The Boy Adeodatus: The portrait of a lucky young bastard
UQP, $26.95 pb, 302 pp
A young artificer
In the penultimate chapter, Bernard Smith describes a meeting of the Sydney Teachers College Art Club, an institution he founded and later transformed into the leftist NSW Teachers Federation Art Society. The group was addressed in 1938 by Julian Ashton, then aged eighty-seven and very much the grand old man of Sydney painting and art education. He spoke at great length on the inadequacy of the NSW Education Department’s art teaching practices.
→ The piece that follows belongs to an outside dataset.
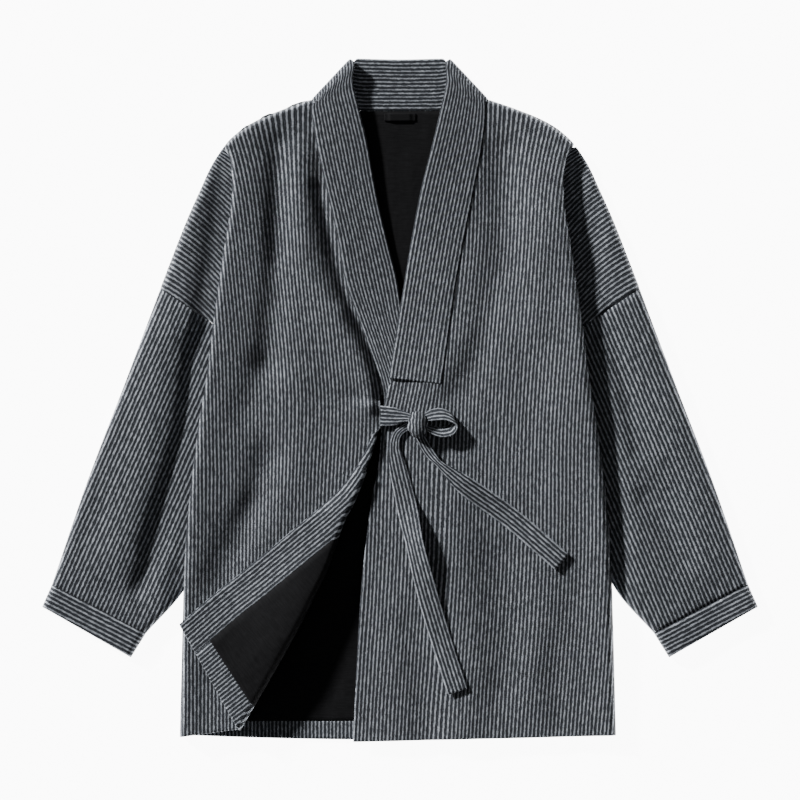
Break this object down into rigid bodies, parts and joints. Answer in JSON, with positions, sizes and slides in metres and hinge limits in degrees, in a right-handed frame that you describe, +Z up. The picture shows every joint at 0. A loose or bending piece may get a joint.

Smith adds that Ashton also ‘told his life story (as old men will)’.
As the wry parenthesis suggests, Smith is knowingly doing something similar in this book. Autobiography becomes polemic, and vice versa. Smith is both narrator and subject. Sometimes the cultural historian Smith leaps out from the page, telling readers how much they missed when he, the subject, forsook painting for art education. He peevishly complains, too, that ‘the influence of Federation Art Society lectures has been completely ignored by historians of modernism in Australia’. But there is never any doubt that Smith, now in his late sixties and a retired but prolific art educator, enjoyed putting this elaborate self-portrait together. The book ends when he was about twenty-six, after a number of decisive experiences and events.